* **Source data**:
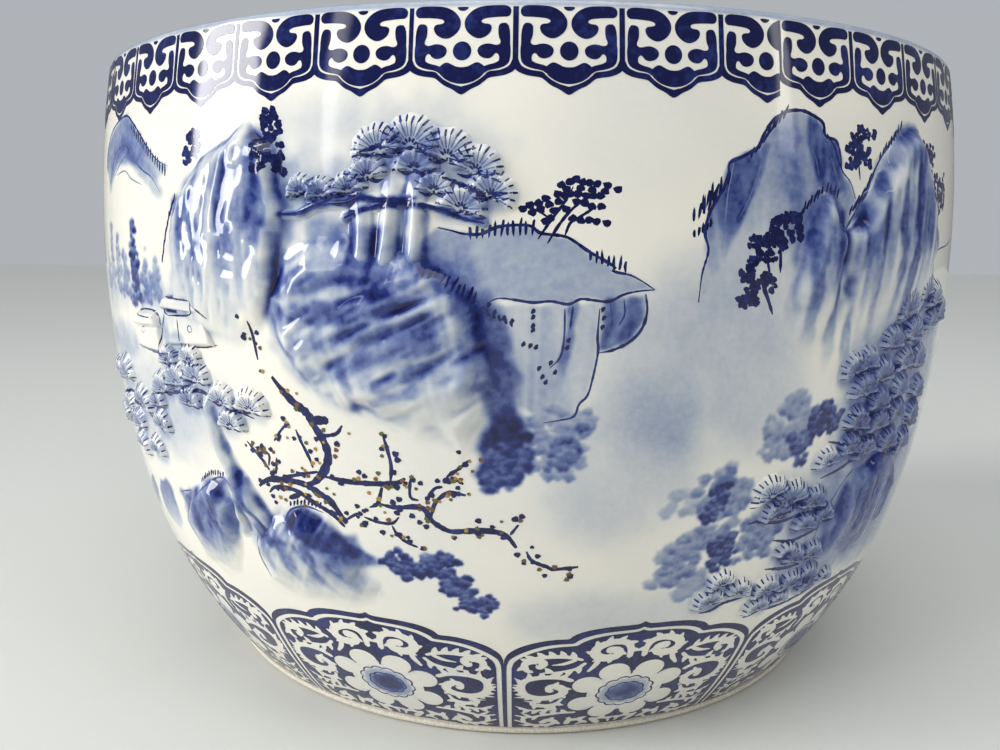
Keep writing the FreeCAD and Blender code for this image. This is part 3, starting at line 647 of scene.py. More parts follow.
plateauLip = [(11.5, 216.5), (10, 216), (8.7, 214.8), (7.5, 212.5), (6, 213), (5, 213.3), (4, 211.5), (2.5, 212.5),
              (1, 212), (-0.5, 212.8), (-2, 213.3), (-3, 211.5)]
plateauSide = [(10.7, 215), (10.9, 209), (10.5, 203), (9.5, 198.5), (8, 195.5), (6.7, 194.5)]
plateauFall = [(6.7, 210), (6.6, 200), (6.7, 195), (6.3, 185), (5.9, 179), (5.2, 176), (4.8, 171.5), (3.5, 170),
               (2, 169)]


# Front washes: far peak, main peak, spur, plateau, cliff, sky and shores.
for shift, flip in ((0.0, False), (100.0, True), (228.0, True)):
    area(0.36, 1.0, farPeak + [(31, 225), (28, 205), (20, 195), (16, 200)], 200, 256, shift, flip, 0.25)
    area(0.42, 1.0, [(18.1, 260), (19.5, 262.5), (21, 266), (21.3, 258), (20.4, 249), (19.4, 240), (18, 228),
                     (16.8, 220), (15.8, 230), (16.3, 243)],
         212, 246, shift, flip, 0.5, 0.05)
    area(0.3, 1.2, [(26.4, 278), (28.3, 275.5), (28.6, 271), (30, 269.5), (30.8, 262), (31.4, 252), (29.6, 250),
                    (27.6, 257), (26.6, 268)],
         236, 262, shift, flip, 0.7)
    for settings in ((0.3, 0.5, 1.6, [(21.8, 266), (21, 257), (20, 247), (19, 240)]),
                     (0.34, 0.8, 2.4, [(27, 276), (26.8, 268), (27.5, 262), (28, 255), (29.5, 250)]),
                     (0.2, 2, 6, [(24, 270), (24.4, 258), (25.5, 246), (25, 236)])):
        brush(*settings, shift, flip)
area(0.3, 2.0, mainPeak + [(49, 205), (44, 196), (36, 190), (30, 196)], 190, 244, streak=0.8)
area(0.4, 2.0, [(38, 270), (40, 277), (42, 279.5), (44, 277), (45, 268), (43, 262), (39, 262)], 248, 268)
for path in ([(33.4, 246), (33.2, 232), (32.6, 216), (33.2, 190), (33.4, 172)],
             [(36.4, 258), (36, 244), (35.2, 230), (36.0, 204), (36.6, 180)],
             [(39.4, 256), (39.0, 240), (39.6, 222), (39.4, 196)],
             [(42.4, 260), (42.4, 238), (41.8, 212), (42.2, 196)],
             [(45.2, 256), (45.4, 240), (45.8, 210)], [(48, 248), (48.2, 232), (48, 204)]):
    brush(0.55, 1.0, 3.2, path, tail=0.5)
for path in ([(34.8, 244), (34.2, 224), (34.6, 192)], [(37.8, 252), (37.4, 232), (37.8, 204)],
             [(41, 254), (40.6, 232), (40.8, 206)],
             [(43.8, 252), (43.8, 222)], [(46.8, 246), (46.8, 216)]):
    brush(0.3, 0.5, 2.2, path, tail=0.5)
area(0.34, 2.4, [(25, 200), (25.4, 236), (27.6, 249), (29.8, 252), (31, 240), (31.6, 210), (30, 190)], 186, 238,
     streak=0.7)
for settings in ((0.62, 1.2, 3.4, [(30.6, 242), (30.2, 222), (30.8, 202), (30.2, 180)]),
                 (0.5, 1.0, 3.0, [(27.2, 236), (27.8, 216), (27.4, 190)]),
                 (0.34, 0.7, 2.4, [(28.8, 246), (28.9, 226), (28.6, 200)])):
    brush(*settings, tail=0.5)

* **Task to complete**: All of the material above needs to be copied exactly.

* **Full solution**:
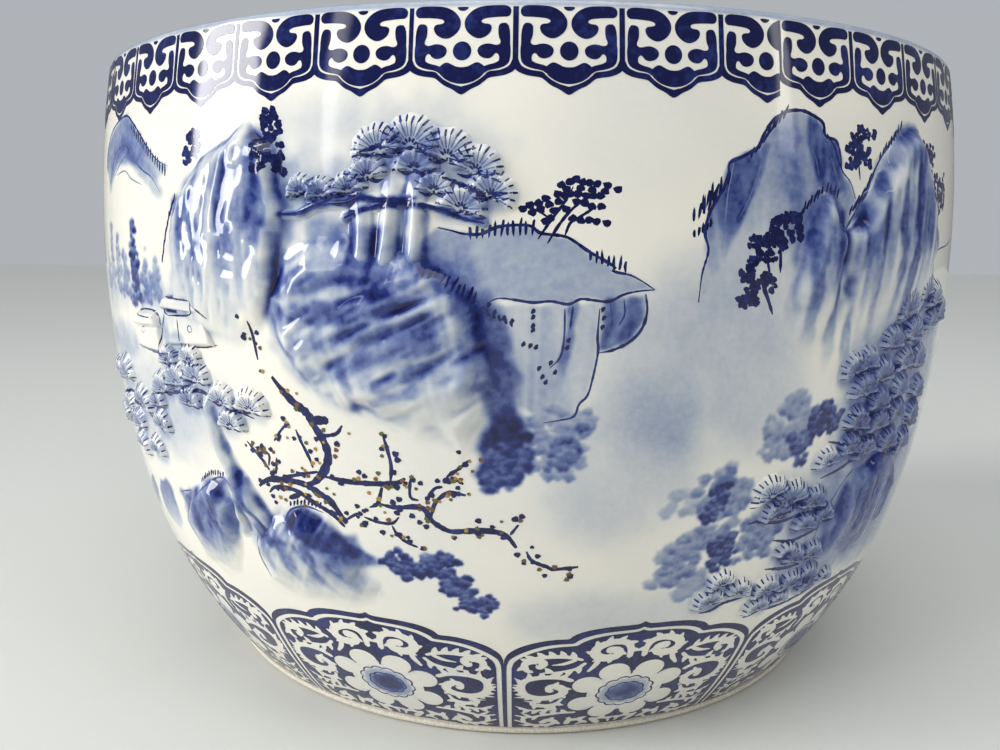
Keep writing the FreeCAD and Blender code for this image. This is part 3, starting at line 647 of scene.py. More parts follow.
plateauLip = [(11.5, 216.5), (10, 216), (8.7, 214.8), (7.5, 212.5), (6, 213), (5, 213.3), (4, 211.5), (2.5, 212.5),
              (1, 212), (-0.5, 212.8), (-2, 213.3), (-3, 211.5)]
plateauSide = [(10.7, 215), (10.9, 209), (10.5, 203), (9.5, 198.5), (8, 195.5), (6.7, 194.5)]
plateauFall = [(6.7, 210), (6.6, 200), (6.7, 195), (6.3, 185), (5.9, 179), (5.2, 176), (4.8, 171.5), (3.5, 170),
               (2, 169)]


# Front washes: far peak, main peak, spur, plateau, cliff, sky and shores.
for shift, flip in ((0.0, False), (100.0, True), (228.0, True)):
    area(0.36, 1.0, farPeak + [(31, 225), (28, 205), (20, 195), (16, 200)], 200, 256, shift, flip, 0.25)
    area(0.42, 1.0, [(18.1, 260), (19.5, 262.5), (21, 266), (21.3, 258), (20.4, 249), (19.4, 240), (18, 228),
                     (16.8, 220), (15.8, 230), (16.3, 243)],
         212, 246, shift, flip, 0.5, 0.05)
    area(0.3, 1.2, [(26.4, 278), (28.3, 275.5), (28.6, 271), (30, 269.5), (30.8, 262), (31.4, 252), (29.6, 250),
                    (27.6, 257), (26.6, 268)],
         236, 262, shift, flip, 0.7)
    for settings in ((0.3, 0.5, 1.6, [(21.8, 266), (21, 257), (20, 247), (19, 240)]),
                     (0.34, 0.8, 2.4, [(27, 276), (26.8, 268), (27.5, 262), (28, 255), (29.5, 250)]),
                     (0.2, 2, 6, [(24, 270), (24.4, 258), (25.5, 246), (25, 236)])):
        brush(*settings, shift, flip)
area(0.3, 2.0, mainPeak + [(49, 205), (44, 196), (36, 190), (30, 196)], 190, 244, streak=0.8)
area(0.4, 2.0, [(38, 270), (40, 277), (42, 279.5), (44, 277), (45, 268), (43, 262), (39, 262)], 248, 268)
for path in ([(33.4, 246), (33.2, 232), (32.6, 216), (33.2, 190), (33.4, 172)],
             [(36.4, 258), (36, 244), (35.2, 230), (36.0, 204), (36.6, 180)],
             [(39.4, 256), (39.0, 240), (39.6, 222), (39.4, 196)],
             [(42.4, 260), (42.4, 238), (41.8, 212), (42.2, 196)],
             [(45.2, 256), (45.4, 240), (45.8, 210)], [(48, 248), (48.2, 232), (48, 204)]):
    brush(0.55, 1.0, 3.2, path, tail=0.5)
for path in ([(34.8, 244), (34.2, 224), (34.6, 192)], [(37.8, 252), (37.4, 232), (37.8, 204)],
             [(41, 254), (40.6, 232), (40.8, 206)],
             [(43.8, 252), (43.8, 222)], [(46.8, 246), (46.8, 216)]):
    brush(0.3, 0.5, 2.2, path, tail=0.5)
area(0.34, 2.4, [(25, 200), (25.4, 236), (27.6, 249), (29.8, 252), (31, 240), (31.6, 210), (30, 190)], 186, 238,
     streak=0.7)
for settings in ((0.62, 1.2, 3.4, [(30.6, 242), (30.2, 222), (30.8, 202), (30.2, 180)]),
                 (0.5, 1.0, 3.0, [(27.2, 236), (27.8, 216), (27.4, 190)]),
                 (0.34, 0.7, 2.4, [(28.8, 246), (28.9, 226), (28.6, 200)])):
    brush(*settings, tail=0.5)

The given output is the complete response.